Simultaneous removal of As(V)/Cr(VI) and acid orange 7 (AO7) by nanosized ordered magnetic mesoporous Fe-Ce bimetal oxides: Behavior and mechanism.

In this study, nanosized ordered magnetic mesoporous Fe-Ce bimetal oxides (Nanosized-MMIC) with highly well-ordered inner-connected mesostructure were successfully synthesized through the KIT-6 template method. This Nanosized-MMIC displayed excellent adsorption capacities for As(V), Cr(VI) and AO7, and the corresponding calculated maximum adsorption capacities of material were 111.17, 125.28 and 156.52 mg/g, respectively.
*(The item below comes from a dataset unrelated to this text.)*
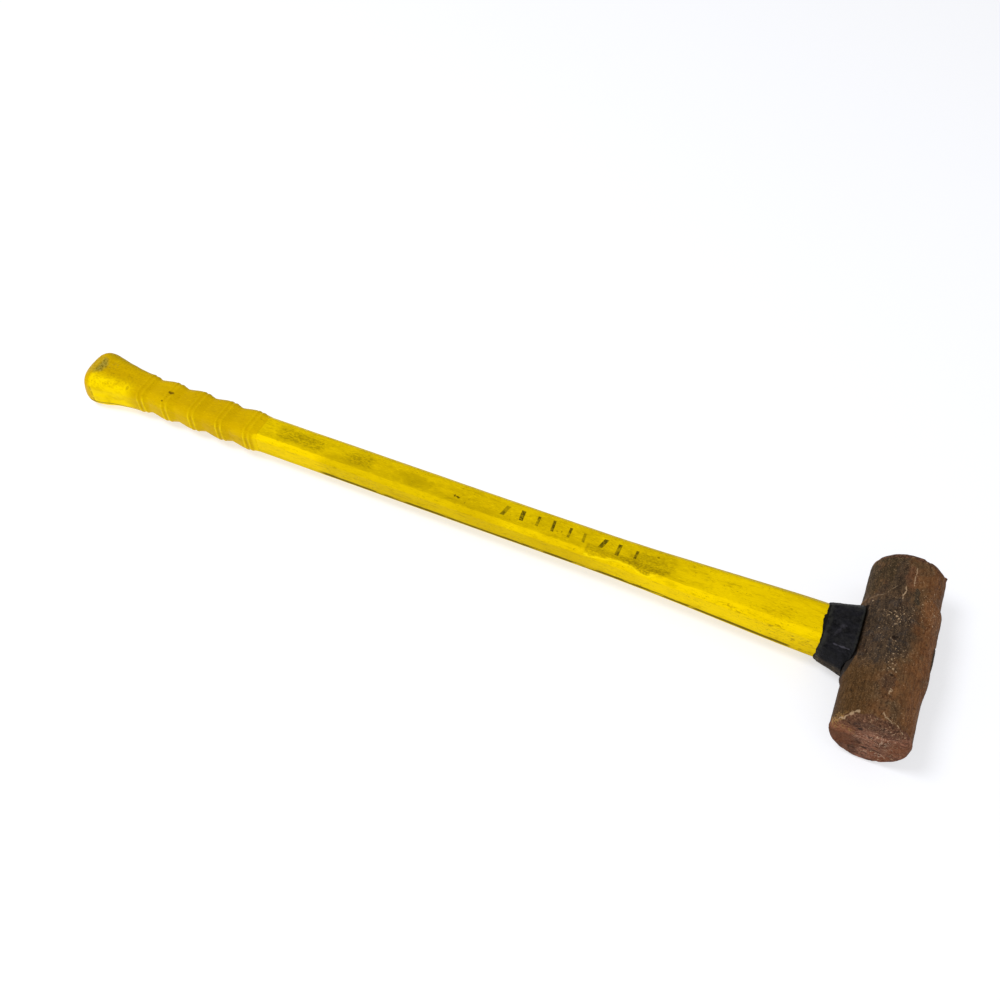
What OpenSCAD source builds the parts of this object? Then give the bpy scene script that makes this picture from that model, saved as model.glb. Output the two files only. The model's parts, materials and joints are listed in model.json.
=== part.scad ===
// Double-faced sledge hammer with a plastic-jacketed fibreglass handle, lying on its side.
// The head rests on one cheek and the handle on its flared butt, so the handle dips
// slightly towards the butt. +X runs along the handle towards the head, Y runs from strike
// face to strike face, and +Z is up. Every module draws in the hammer's own frame, with the
// head's centre at the origin and the handle along -X; lay_down() then puts it on the floor.

/* [Head] */
// Length of the head from strike face to strike face
head_length = 184.2; // [160:0.1:210]
// Distance between opposite flats of the soft octagonal head
head_across_flats = 66; // [62:0.1:72]
// How much further apart opposite corners of the head are than its flats
head_corner_swell = 0.8; // [0.4:0.1:4]
// Rounding radius of the edge around each strike face
face_edge_radius = 5.5; // [2:0.1:8]
// How far the pads around the eye stand out of the head's two sides
eye_pad_height = 1.8; // [0.5:0.1:4]
// Width of an eye pad's flat top, across the head
eye_pad_width = 17; // [10:0.5:24]
// How far an eye pad's shoulders stand out of the head's corners
eye_pad_shoulder = 1.3; // [0.5:0.1:2]
// Angle around the head, from the pad's middle, at which the pad fades into the cheek
eye_pad_fade = 68; // [60:1:80]
// Length of an eye pad's flat top along the head
eye_pad_top = 74; // [50:1:90]
// Length that each sloping end adds to an eye pad
eye_pad_ramp = 8; // [2:0.5:15]

/* [Eye] */
// Width of the eye at its waist, across the head
eye_waist_width = 25.4; // [24:0.1:30]
// Extra length of the eye along the head, over its width
eye_stretch = 9; // [4:0.5:16]
// How far the eye widens on each side from its waist to its mouths
eye_flare = 1.8; // [0.5:0.1:3]
// Thickness of the seal ring in the handle side of the eye
eye_seal_thickness = 5; // [2:0.5:10]
// How far the bond and the core end below the far mouth of the eye
eye_end_recess = 1; // [0.5:0.1:3]

/* [Handle] */
// Distance from the head's centre to the butt end of the handle
handle_reach = 870.4; // [700:0.1:1000]
// Diameter of the solid fibreglass core
core_d = 22; // [18:0.5:23]
// Share of the width that each corner facet cuts away
corner_cut = 0.32; // [0.25:0.01:0.36]
// Rounding radius between the jacket's facets
jacket_corner_radius = 3.4; // [1:0.1:5]
// Height of the handle's section as a share of its width
section_ratio = 0.87; // [0.84:0.01:1]
// Half width of the jacket's slim middle
jacket_half_width = 16.6; // [15.5:0.1:18]
// Half width of the jacket where it meets the head
jacket_head_half_width = 22.2; // [19:0.1:24]
// Distance from the head at which the jacket has thinned to its middle width
jacket_taper_end = 280; // [200:5:400]

/* [Collar] */
// Distance from the head's centre to the collar's handle edge
collar_reach = 62; // [50:0.5:90]
// Half width of the collar at its handle edge
collar_handle_half_width = 23.1; // [22.8:0.1:26]
// Half width of the collar at its blunt lip beside the head
collar_head_half_width = 29.8; // [26:0.1:33]
// Length of the collar's blunt lip beside the head
collar_lip = 2.5; // [1:0.5:6]
// How far the lip's upper and lower parts reach round the head's side
collar_lip_wrap = 3.8; // [0.5:0.1:8]
// Gap between the collar's lip and the head
collar_gap = 1; // [0.5:0.1:3]

/* [Grip] */
// Number of rings around the grip
ring_count = 5; // [3:1:6]
// Distance from one ring to the next
ring_pitch = 34.3; // [30:0.1:34.5]
// Length of a ring's short slope, on its head side
ring_short_slope = 14; // [8:0.5:16]
// Length of the flat land on each ring's crest
crest_land = 5; // [2:0.5:6]
// Half width of the grip in the valleys between the rings
valley_half_width = 16.5; // [15:0.1:17]
// Half width of the grip on the crests of the rings
crest_half_width = 18.9; // [17.5:0.1:21]
// Rounding radius between the grip's facets
grip_corner_radius = 7; // [3:0.1:8]
// Distance from the butt end to the crest of the last ring
last_crest_to_end = 68; // [62:0.5:100]
// Distance from the butt end to the waist where the flare starts
flare_start = 55; // [45:0.5:58]
// Half width of the flared butt
flare_half_width = 25.1; // [21:0.1:28]
// Height of the flared butt as a share of its width
flare_ratio = 0.83; // [0.75:0.01:1]
// Rounding radius of the butt end
butt_round = 13.5; // [6:0.5:16]
// Wall of the grip between the butt plug and the outside
butt_wall = 6; // [4:0.5:8]
// Length of the butt plug
butt_plug_length = 28; // [15:1:35]

/* [Hidden] */
eps = 0.01;
arc_steps = 3;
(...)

As(V) and Cr(VI) removal by Nanosized-MMIC were slightly dependent on the ionic strength but highly solution pH-dependent, the coexistent silicate and phosphate ions competed remarkably with both As(V) and Cr(VI) for the adsorption active site. Mechanisms indicated As(V) and Cr(VI) formed inner-sphere complexes on Nanosized-MMIC interface via the electrostatic interaction and surface complexation, while the total organic carbon (TOC) change demonstrated that AO7 could be removed completely and no organic intermediates formed through the adsorption process. In addition, Nanosized-MMIC also possessed superior adsorption performance in As(V)/Cr(VI)-AO7 binary systems, and the reusable and regeneration properties indicated that the obtained nanomaterials could maintain at a comparatively high level after several recycling. Finally, fixed-bed experiments suggested the Nanosized-MMIC was expected to have a promising excellent nano-adsorbent with high application potential for co-existed toxic heavy metals and organic dyes removal in practical wastewater treatment.